Since you've obviously given this careful thought:
(a) How confident are you that this (seemingly obvious now, in the distant aftermath) idea ever even occurred, or was suggested, to Ike?
(b) Assuming he did consider it, are there other considerations besides--that is, in addition to--his dislike of Devers that might have deterred him from adopting the Henkster Hierarchy?
I’m not sure if the idea was ever seriously considered. I tell you what. Read this book.
http://www.history.army.mil/html/books/007/7-1/index.html
The answer is in there. Somewhere. My guess is it never occurred to Ike and was never suggested. Devers’ army came up from the south. He was not in “the club” of the generals who came out of Normandy. The United States was way more political than is widely portrayed. There was no way Bradley was going to give up Patton’s army, and Ike probably never considered it.

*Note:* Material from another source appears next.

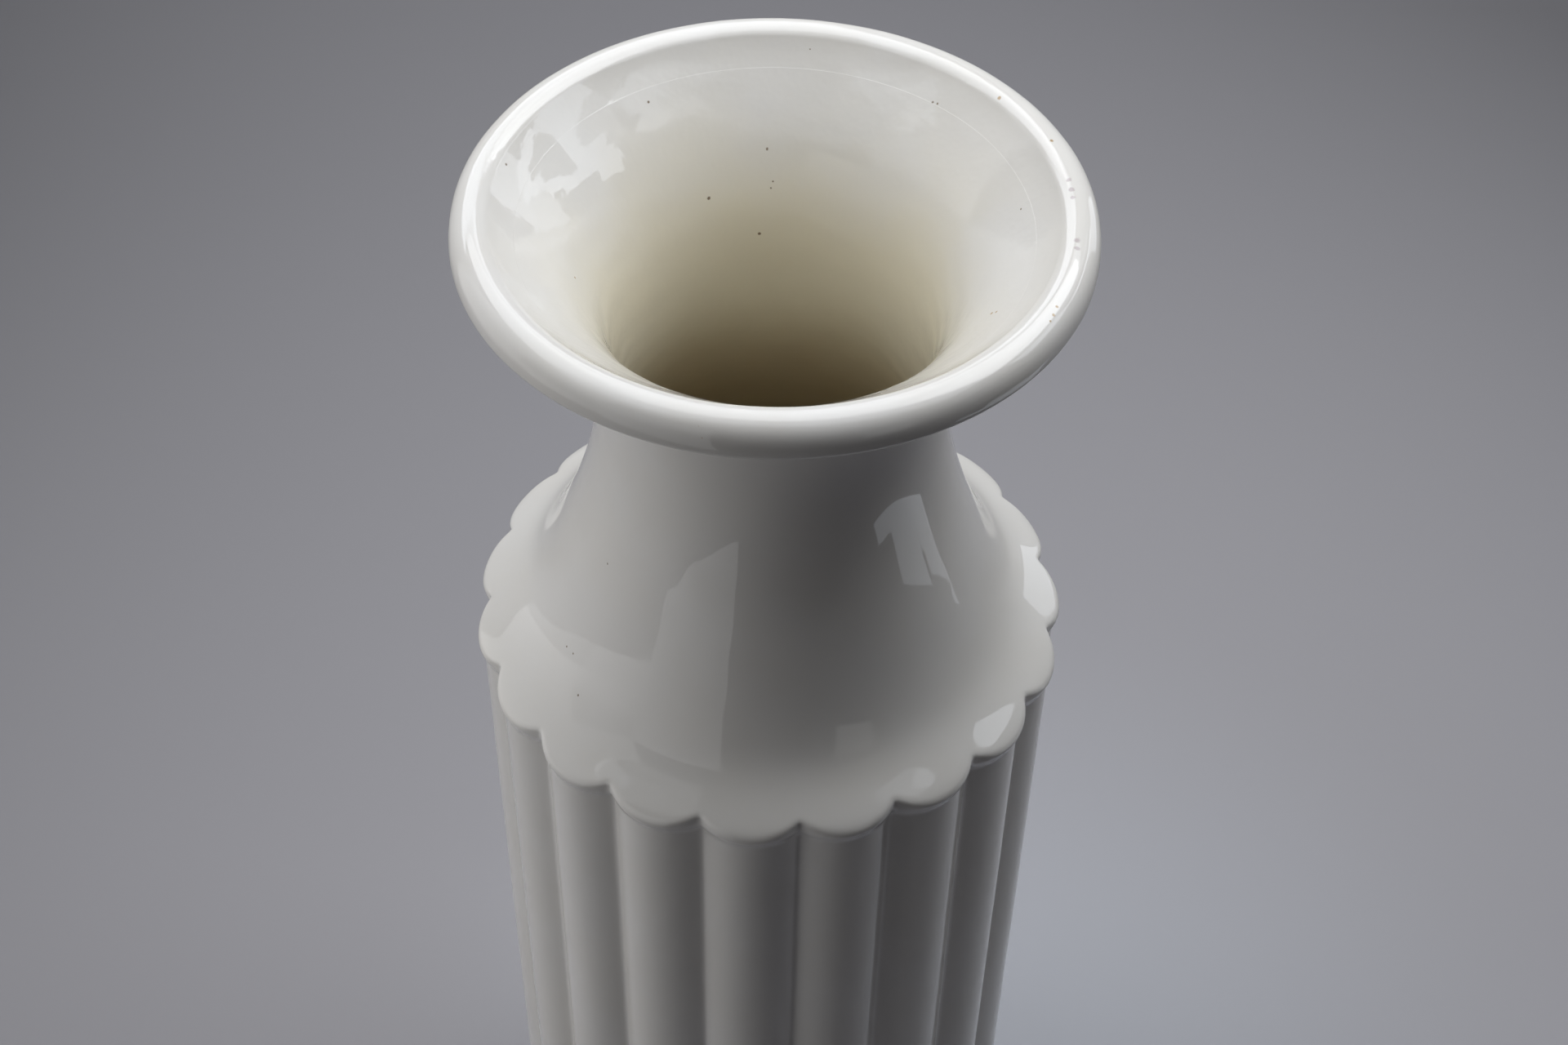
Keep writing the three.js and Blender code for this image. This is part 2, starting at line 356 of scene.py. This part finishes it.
def build_base_floor():
    """The slab that closes the bottom."""
    radius = FLOOR_HIGH.x
    outer = np.vstack([
        straight((FLOOR_CENTRE_RING, FLOOR_LOW.z), (radius, FLOOR_LOW.z), FLOOR_STEPS),
        straight((radius, FLOOR_LOW.z), (radius, FLOOR_HIGH.z), FLOOR_EDGE_STEPS),
    ])
    inner = np.vstack([
        straight((radius, FLOOR_HIGH.z), (FLOOR_CENTRE_RING, FLOOR_HIGH.z), FLOOR_STEPS),
        [[FLOOR_CENTRE_RING, FLOOR_HIGH.z]],
    ])
    return turned("base_floor_slab", outer, inner, closed_axis=True)


def build_fluted_body():
    """The ribbed wall, rounded off at its lower end, with its half of the shoulder joint."""
    bottom = BODY_LOW.z
    round_top = bottom + BODY_LOWER_ROUND
    last_ring = BODY_TOP - END_RING
    outer = np.vstack([
        quarter_round((PROFILE_RADIUS - BODY_LOWER_ROUND, round_top), BODY_LOWER_ROUND, ROUND_STEPS),
        straight((PROFILE_RADIUS, round_top), (PROFILE_RADIUS, last_ring), BODY_STEPS)[1:],
        [[PROFILE_RADIUS, last_ring], [PROFILE_RADIUS, BODY_TOP]],
    ])
    inner = np.vstack([
        [[LAP_RADIUS, BODY_TOP], [LAP_RADIUS, BODY_TOP + LAP]],
        straight((BORE_RADIUS, BODY_TOP + LAP), (BORE_RADIUS, bottom), BORE_STEPS),
        [[BORE_RADIUS, bottom]],
    ])
    return turned("ribbed_body", outer, inner, overhang=np.zeros(len(outer)))


def build_shoulder():
    """The scalloped lobes, which swell out over the ribs, and the concave shoulder."""
    low = np.array([EDGE_RADIUS, BODY_TOP])
    first = int(np.argmin(np.abs(shoulder_line[:, 0] - LOBE_INNER_RADIUS)))
    lobe_foot = shoulder_line[first]
    outwards = shoulder_line[first - 1] - lobe_foot
    outwards /= np.linalg.norm(outwards)
    rounding = bezier(
        low,
        low + [0, LOBE_SIDE_PULL],
        lobe_foot + LOBE_TOP_PULL * outwards,
        lobe_foot,
        LOBE_STEPS,
    )
    outer = np.vstack([
        [low, low + [0, END_RING]],
        rounding[1:],
        stretch(outer_line, lobe_foot[1], NECK_JOINT)[2:],
    ])
    skirt_radius = LAP_RADIUS + SLIP_GAP
    inner = np.vstack([
        rebate(NECK_JOINT, LAP),
        stretch(inner_line, BODY_TOP + LAP, NECK_JOINT + LAP)[::-1],
        [[skirt_radius, BODY_TOP + LAP], [skirt_radius, BODY_TOP]],
    ])
    overhang = EDGE_OVERHANG * ease_softly((outer[:, 1] - BODY_TOP) / EDGE_OVERHANG_RISE)
    return turned("shoulder_with_scallops", outer, inner, overhang=overhang)


def build_section(name, low, low_lap, high, high_lap):
    """A plain turned section of the wall between two joints."""
    skirt = rebate(low, low_lap) + [SLIP_GAP, 0]
    outer = stretch(outer_line, low, high)
    inner = np.vstack([
        rebate(high, high_lap),
        stretch(inner_line, low + low_lap, high + high_lap)[::-1],
        skirt[::-1],
    ])
    return turned(name, outer, inner)


def build_lip():
    """The rolled lip: a rounded lower edge, an upright face, and a crown that turns inwards."""
    face_drop = CROWN_ROUND + (LIP_FACE_ROUND - CROWN_ROUND) * math.sin(LIP_FACE_TURN)
    face = np.array([LIP_HIGH.x, LIP_TOP - face_drop])
    crown = np.array([MOUTH_RADIUS - CROWN_ROUND * math.cos(crown_turn), LIP_TOP])
    inner_corner = rim + (LIP_TOP - rim[1]) / rim_tangent[1] * rim_tangent
    face_pull = LIP_FACE_PULL * (crown[1] - face[1])
    crown_pull = LIP_CROWN_PULL * (face[0] - crown[0])
    lower_centre = (face[0] - LIP_LOWER_ROUND, LIP_JOINT + LIP_LOWER_ROUND)
    underside_start = (radius_at(outer_line, LIP_JOINT), LIP_JOINT)
    outer = np.vstack([
        straight(underside_start, (lower_centre[0], LIP_JOINT), FLAT_STEPS),
        quarter_round(lower_centre, LIP_LOWER_ROUND, ROUND_STEPS),
        bezier(face, face + [0, face_pull], crown + [crown_pull, 0], crown, LIP_STEPS),
        bezier(
            crown,
            crown + CROWN_CORNER * (inner_corner - crown),
            rim + CROWN_CORNER * (inner_corner - rim),
            rim,
            CROWN_STEPS,
        )[1:-1],
    ])
    skirt = rebate(LIP_JOINT, LIP_LAP) + [SLIP_GAP, 0]
    inner = np.vstack([
        stretch(inner_line, LIP_JOINT + LIP_LAP, rim[1])[::-1],
        skirt[::-1],
    ])
    return turned("rolled_lip", outer, inner)


# Shader nodes
def feed(tree, socket, value):
    """Sets a socket to a plain value, or links it to another node's output."""
    if isinstance(value, bpy.types.NodeSocket):
        tree.links.new(value, socket)
    else:
        socket.default_value = value


def calculate(tree, operation, first, second=0):
    """A sum with two numbers."""
    node = tree.nodes.new("ShaderNodeMath")
    node.operation = operation
    feed(tree, node.inputs[0], first)
    feed(tree, node.inputs[1], second)
    return node.outputs["Value"]


def calculate_vector(tree, operation, *values, scale=None, output="Vector"):
    """A sum with up to three vectors, or with one vector and a scale."""
    node = tree.nodes.new("ShaderNodeVectorMath")
    node.operation = operation
    for socket, value in zip(node.inputs, values):
        feed(tree, socket, value)
    if scale is not None:
        feed(tree, node.inputs["Scale"], scale)
    return node.outputs[output]


def share_between(tree, value, start, end):
    """0 where the value is at its start, 1 where it is at its end, and a soft change between."""
    node = tree.nodes.new("ShaderNodeMapRange")
    node.interpolation_type = "SMOOTHSTEP"
    feed(tree, node.inputs["Value"], value)
    feed(tree, node.inputs["From Min"], start)
    feed(tree, node.inputs["From Max"], end)
    return node.outputs["Result"]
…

PS: The official history of Devers’ command, “Riviera to the Rhine,” was the last volume of the official history to be published. That was in 1993, almost 50 years later, and long after all of the principals had gone to the Big Barracks in the Sky. It was so much longer after the other histories had been published it almost seemed as though the Army didn’t want to publish it all.
Not only was Devers treated like the red headed stepchild during the war, he was effectively sentenced to obscurity afterward.